[Hi there! I spent six weeks working on a deep analysis of ICD’s 2020 Internal Review, which they undertook after months of community pressure. I’m releasing it weekly in three parts, beginning on March 20, 2021. If you’d like to see where ICD is making important changes and where they’re continuing to fall short, I’d love to have you join me on the adventure!]
Many of you, like me, have been following developments at the Institute for Composer Diversity this year. The organization, originally created (as I understand it) as an intentional programming resource for educators and directors alike, has grown beyond its initial constraints and begun positioning itself as a juggernaut of diversity in music, particularly in the wind band world. I’ve recommended ICD as a resource in the past—even put them on my master list of resources I co-sign—but, sadly, that endorsement has come to an end.
Here’s the thing: like most institutions, ICD has messed up in the past, often pretty publicly. That in itself isn’t the end of the world! But it has increasingly turned a blind eye to the concerns and critiques of marginalized composers ourselves—the very people they claim to represent.
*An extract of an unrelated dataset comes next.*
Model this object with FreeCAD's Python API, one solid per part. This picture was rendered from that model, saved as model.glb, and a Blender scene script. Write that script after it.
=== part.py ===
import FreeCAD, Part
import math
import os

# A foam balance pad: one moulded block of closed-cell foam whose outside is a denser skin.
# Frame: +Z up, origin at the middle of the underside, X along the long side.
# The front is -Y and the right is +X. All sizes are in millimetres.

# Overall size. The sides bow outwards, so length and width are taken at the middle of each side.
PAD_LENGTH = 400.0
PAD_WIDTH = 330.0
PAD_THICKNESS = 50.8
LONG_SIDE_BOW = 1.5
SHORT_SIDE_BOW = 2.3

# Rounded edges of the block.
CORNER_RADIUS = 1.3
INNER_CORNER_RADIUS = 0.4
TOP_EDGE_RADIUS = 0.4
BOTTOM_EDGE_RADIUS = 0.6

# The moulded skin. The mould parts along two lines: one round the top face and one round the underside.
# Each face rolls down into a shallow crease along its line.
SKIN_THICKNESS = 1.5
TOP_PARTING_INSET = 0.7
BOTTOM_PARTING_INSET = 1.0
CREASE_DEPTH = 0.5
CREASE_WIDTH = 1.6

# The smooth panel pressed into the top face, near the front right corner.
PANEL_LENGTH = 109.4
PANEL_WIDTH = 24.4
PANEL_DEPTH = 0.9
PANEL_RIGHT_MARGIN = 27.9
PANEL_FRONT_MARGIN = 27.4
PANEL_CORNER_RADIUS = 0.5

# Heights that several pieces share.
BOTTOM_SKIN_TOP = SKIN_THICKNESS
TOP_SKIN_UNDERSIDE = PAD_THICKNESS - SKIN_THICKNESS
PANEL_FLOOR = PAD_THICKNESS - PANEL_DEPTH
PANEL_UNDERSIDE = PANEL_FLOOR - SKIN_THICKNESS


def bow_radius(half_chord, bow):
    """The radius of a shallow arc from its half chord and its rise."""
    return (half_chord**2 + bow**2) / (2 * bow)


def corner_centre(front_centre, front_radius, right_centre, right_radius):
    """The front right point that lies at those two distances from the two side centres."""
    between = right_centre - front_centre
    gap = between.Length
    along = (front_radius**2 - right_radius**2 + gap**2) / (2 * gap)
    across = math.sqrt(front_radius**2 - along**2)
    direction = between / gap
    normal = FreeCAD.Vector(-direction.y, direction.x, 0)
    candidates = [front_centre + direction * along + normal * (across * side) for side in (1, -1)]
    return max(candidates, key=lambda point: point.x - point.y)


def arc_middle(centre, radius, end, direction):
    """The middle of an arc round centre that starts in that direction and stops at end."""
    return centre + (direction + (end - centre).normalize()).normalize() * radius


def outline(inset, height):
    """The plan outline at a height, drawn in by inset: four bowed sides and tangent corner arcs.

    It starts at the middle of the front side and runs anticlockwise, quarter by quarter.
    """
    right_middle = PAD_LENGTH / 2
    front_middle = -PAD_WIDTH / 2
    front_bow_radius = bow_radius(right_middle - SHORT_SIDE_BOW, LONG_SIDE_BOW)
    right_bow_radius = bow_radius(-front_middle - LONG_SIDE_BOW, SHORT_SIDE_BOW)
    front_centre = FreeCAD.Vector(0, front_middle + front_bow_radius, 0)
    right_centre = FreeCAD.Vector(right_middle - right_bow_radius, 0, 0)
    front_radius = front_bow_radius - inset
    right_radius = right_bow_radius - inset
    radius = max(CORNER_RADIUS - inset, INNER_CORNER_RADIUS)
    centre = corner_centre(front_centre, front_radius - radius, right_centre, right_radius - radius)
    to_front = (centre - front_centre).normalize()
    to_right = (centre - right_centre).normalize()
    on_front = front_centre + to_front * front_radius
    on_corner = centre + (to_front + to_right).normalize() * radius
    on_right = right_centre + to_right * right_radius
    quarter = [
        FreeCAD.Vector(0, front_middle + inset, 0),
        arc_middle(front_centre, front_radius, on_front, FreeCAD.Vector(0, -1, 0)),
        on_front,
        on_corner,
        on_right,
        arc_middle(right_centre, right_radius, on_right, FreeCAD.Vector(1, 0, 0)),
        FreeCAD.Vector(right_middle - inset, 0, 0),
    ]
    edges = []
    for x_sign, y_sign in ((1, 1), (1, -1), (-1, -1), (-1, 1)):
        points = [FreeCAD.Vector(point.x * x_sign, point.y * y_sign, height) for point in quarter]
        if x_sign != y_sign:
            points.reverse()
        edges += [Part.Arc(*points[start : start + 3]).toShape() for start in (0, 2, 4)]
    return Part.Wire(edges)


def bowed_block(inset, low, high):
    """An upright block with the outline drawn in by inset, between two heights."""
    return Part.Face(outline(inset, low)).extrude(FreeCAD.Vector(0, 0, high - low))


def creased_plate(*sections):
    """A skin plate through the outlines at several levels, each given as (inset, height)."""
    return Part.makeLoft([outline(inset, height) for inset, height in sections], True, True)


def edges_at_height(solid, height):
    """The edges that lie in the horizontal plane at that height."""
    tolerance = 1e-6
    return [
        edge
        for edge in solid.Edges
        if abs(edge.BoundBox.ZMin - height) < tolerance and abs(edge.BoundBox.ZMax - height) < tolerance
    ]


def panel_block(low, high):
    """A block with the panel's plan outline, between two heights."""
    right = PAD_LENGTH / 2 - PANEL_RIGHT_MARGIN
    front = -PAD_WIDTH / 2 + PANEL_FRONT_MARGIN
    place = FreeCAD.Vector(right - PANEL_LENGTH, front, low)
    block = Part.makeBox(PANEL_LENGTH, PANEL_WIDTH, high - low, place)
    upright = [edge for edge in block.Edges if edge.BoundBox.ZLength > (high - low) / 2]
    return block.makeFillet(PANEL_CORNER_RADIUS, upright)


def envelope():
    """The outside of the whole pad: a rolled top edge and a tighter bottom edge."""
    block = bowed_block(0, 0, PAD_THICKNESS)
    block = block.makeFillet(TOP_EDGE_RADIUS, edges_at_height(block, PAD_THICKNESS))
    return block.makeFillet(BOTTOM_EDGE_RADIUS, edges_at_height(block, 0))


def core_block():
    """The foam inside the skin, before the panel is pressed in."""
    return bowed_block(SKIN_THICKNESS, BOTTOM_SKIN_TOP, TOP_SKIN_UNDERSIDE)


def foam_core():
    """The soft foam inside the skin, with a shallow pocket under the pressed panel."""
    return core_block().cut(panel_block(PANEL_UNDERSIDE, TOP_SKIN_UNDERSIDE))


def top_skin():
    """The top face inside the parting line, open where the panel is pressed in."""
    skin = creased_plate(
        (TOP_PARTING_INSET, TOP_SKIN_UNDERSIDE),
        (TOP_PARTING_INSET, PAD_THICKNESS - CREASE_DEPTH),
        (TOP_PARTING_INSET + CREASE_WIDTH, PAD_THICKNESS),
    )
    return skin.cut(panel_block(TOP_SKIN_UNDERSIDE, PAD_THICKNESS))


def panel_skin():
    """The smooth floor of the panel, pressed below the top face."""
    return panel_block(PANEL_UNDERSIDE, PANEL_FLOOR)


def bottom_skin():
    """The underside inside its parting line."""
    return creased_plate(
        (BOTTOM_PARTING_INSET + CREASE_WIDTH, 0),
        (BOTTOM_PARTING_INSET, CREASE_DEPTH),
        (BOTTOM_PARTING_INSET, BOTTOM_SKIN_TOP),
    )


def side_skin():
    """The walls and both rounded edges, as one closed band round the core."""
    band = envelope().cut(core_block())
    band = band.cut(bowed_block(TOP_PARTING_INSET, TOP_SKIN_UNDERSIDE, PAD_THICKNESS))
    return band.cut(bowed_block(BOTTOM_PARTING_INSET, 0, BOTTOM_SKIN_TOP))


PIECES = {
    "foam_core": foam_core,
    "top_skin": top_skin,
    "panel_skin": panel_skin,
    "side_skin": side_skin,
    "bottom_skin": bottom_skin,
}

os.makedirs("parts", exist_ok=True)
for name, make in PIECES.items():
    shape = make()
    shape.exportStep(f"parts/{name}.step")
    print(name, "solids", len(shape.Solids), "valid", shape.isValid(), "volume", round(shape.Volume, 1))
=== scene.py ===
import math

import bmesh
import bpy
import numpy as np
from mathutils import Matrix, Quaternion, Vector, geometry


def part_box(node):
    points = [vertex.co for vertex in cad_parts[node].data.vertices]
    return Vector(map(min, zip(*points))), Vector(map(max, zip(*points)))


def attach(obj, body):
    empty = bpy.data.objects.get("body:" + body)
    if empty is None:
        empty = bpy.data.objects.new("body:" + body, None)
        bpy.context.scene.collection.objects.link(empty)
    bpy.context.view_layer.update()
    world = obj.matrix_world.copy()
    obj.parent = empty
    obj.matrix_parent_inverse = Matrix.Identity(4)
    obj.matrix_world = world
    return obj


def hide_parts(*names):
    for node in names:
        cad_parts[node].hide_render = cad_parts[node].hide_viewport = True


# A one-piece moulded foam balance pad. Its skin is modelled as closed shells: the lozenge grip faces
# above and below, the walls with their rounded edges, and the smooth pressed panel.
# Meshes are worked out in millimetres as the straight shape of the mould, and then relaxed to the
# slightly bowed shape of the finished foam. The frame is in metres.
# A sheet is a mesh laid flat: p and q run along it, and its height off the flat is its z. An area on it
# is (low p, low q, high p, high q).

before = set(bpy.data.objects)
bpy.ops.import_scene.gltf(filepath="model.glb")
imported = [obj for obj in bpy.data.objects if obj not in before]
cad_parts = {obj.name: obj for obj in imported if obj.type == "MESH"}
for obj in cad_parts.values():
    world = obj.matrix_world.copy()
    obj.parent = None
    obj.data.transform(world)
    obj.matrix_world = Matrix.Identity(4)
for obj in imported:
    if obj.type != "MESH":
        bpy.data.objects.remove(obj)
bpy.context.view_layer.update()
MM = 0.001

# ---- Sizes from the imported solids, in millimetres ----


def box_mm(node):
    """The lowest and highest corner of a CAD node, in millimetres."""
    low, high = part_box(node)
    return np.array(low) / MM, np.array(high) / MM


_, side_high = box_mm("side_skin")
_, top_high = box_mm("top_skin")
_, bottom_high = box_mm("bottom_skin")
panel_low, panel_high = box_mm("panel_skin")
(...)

That continual unwillingness to listen, acknowledge issues, and work efficiently to correct them (or to correct them at all) has soured their name among many folks who carry with them more expertise through lived experience in diversity and inclusion than many on the ICD staff.
I’ve also grown increasingly frustrated at ICD’s continued positioning at Midwest and other high-profile conferences as an authority on intentional programming, when in reality they offer very little (if any!) information or best practices on establishing relationships with the composers referenced within their database. There’s no discussion of the fact that many of us make more on commissions than we’ll ever make in individual score sales, no talk about how many of us are self-published because publishing favors notoriety over financial success (and many of us can’t get a foot in the door with the big houses, anyway). There’s no discussion about trauma performativity or the conditions under which it might be appropriate and meaningful to ask a particular composer to write a piece that addresses a specific marginalization or violence. There’s not even any discussion of ownvoices and the importance of prioritizing diverse stories told by the populations they most directly impact. It’s just a database, accompanied by vague encouragement to make marginalized composers part of your ensemble’s stat sheet without any attention paid to how their work actually informs and influences your programming needs and wants.
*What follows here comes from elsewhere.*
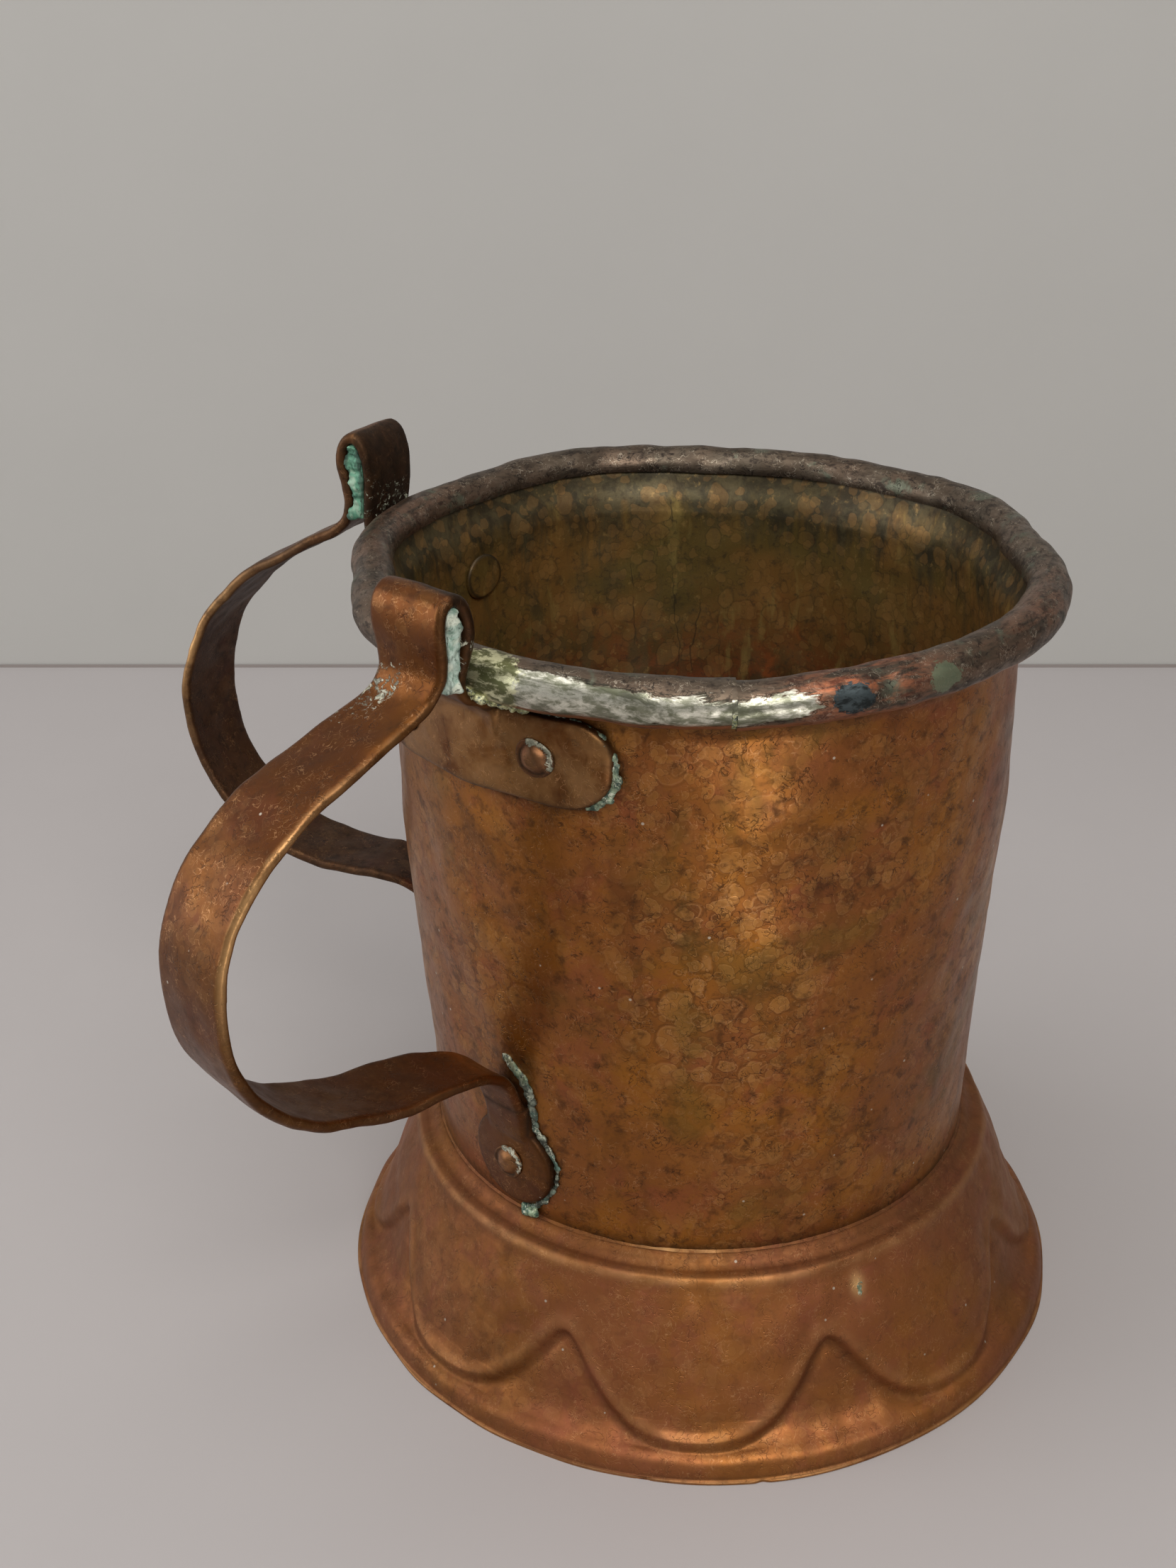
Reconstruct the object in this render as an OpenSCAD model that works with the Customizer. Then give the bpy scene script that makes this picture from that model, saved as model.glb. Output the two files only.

The stats they suggest are pretty conservative, too. If you go to one of the live ICD presentations, you’ll hear someone (probably Rob Deemer, head honcho of the project) say these are suggested starting points, but if that important caveat is anywhere on their website, I have yet to stumble upon it. (The website does cite a “minimum” stat, but it’s very easy to skip over the importance of the word while trying to process the numbers that follow.)
Among my biggest personal struggles with ICD’s work, though, is that it essentially weaponizes its composers’ marginalizations and markets to band directors without providing any specifics about their work, artistic practices, areas of specialization (beyond instrumentation), or even specifics of identity that composers may wish to share, like pronouns and other information that may vary from the traditional expectations that come with certain genders. We are reduced down to data points on a sheet, names that are guaranteed to check an ensemble’s diversity box without paying too much attention to the specifics of our identities and how those important distinctions might inform our artistic work.
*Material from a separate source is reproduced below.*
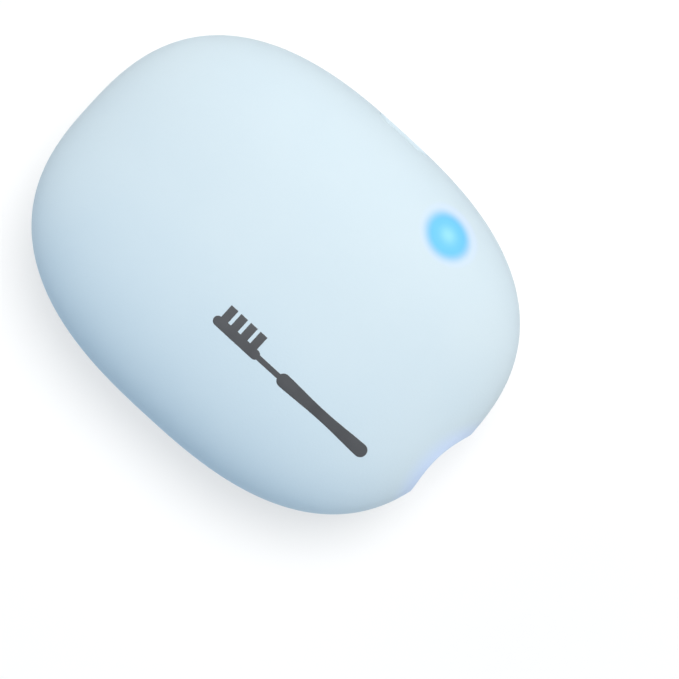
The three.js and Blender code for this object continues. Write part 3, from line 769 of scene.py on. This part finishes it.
def all_screws():
    big = screw_shape(head_radius=1.9, head_height=1.1, shank_radius=0.92, length=6.4)
    small = screw_shape(head_radius=1.4, head_height=0.9, shank_radius=0.64, length=3.4)
    for half, body in (("front", "lid"), ("back", "base")):
        names = [f"{half}_reflector_screw_{i + 1}" for i in range(len(SCREW_PLACES))]
        screws(big, names, SCREW_PLACES, SCREW_HEAD_Z, body)
    boards = (
        ("lamp_board", LAMP_BOARD_SCREWS, BOARD_NEAR),
        ("side_board", SIDE_BOARD_SCREWS, SIDE_BOARD_NEAR),
    )
    for board, spots, near in boards:
        names = [f"{board}_screw_{i + 1}" for i in range(len(spots))]
        screws(small, names, spots, near + BOARD_SCREW_RISE, "lid", turned_over=-1)
    for pattern in (big, small):
        bpy.data.objects.remove(pattern)


def hinge_pin():
    loop = circle(PIN_RADIUS, 40, (HINGE_Y, HINGE_Z))
    piece = Solids(bar(loop, -PIN_REACH, PIN_REACH, PIN_BEVEL, along_x)).build()
    return place(piece, "hinge_rod", "base", "hinge_pin")


def usb_socket():
    """The charging socket: a rounded shell round a contact blade."""
    back, front = SOCKET_X
    centre = (SOCKET_Y, SOCKET_Z)
    shell = bar(slot_outline(SOCKET_SIZE, centre), back, front, SOCKET_BEVEL, along_x)
    brim = [(0, back + 0.8), (0, front - SOCKET_BEVEL), (0.1, front), (0.3, front + 0.2)]
    bore = stack(slot_outline(SOCKET_BORE, centre), brim, along_x)
    low = (SOCKET_Y - BLADE_HALF[0], SOCKET_Z - BLADE_HALF[1])
    high = (SOCKET_Y + BLADE_HALF[0], SOCKET_Z + BLADE_HALF[1])
    blade = bar(rounded(low, high, 0.12, 3), back + 0.4, front - 0.6, bevel=0.1, axis=along_x)
    piece = join(cut(Solids(shell).build(), Solids(bore)), Solids(blade))
    return place(piece, "charging_socket", "lid", "usb_socket")


def socket_contacts():
    """Gold pads on both faces of the contact blade."""
    pads = []
    back, front = CONTACT_X
    wide, high = CONTACT_HALF
    for side in (-1, 1):
        z = SOCKET_Z + side * BLADE_HALF[1]
        for i in range(CONTACT_COUNT):
            y = SOCKET_Y + (i - (CONTACT_COUNT - 1) / 2) * CONTACT_PITCH
            pads.append(brick((back, y - wide, z - high), (front, y + wide, z + high), bevel=0.01))
    return place(Solids(*pads).build(), "socket_contacts", "lid", None)


def indicator_guide():
    piece = Solids(plug(INDICATOR, GUIDE_RADIUS, GUIDE_START, GUIDE_POCKET_INSET + GUIDE_GAP)).build()
    return place(piece, "light_pipe", "lid", "indicator_light_guide")


# ---- Printing on the front cover ----------------------------------------------------------------


def printed(samples, columns=7):
    """Rings of a thin patch on the front cover, from (y, low x, high x) samples along it."""
    rings = []
    for y, low, high in samples:
        across = np.linspace(low, high, columns)
        upper = [(x, y, shell_z(x, y) + PRINT_RISE) for x in across]
        lower = [(x, y, shell_z(x, y) - PRINT_DEPTH) for x in across[::-1]]
        rings.append(upper + lower)
    return rings


def rounded_strip(start, end, half_width, count, waist=0.0):
    """Samples of a strip with round ends along y, narrower in the middle by the share waist."""
    x, y = PRINT_PLACE
    samples = []
    for turn in np.linspace(0, math.pi, count):
        share = (1 - math.cos(turn)) / 2
        at = start + (end - start) * share
        half = half_width * (1 - waist * math.sin(math.pi * share) ** 2)
        gap = min(at - start, end - at)
        if gap < half:
            half = math.sqrt(max(half**2 - (half - gap) ** 2, 1e-4))
        samples.append((y + at, x + BRUSH_SHIFT - half, x + BRUSH_SHIFT + half))
    return samples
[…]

Over the past year, it’s become clear that in allowing non-composers and others to submit information on a composer’s behalf, the Institute has inadvertently outed many queer composers without their consent. This isn’t just careless administration; it’s doxxing. A failure to check in with composers and ensure they consent to specific information being featured on a very public, easily searchable website is a colossal breach of trust. How are we to assume an organization that outs us alongside our contact information actually values our work, when they can’t be bothered to even consider how the release of this information might affect our day-to-day safety?
I first heard rumors of an email that would be sent to featured composers to confirm their presence on the ICD databases several months ago. At the time, I figured I’d sit on my thoughts for a couple weeks, then, when the email arrived, decide how to best proceed. But, like I said, it was months, not weeks—a time span that included much of Pride month, when many of us in the queer community had to lock down our social media to protect from coordinated doxxing attempts. All the while, our information remained readily available on ICD’s website. By the time the email arrived (a little over a week ago), I had lost faith that the Institute cared enough about the composers on their lists to protect them proactively.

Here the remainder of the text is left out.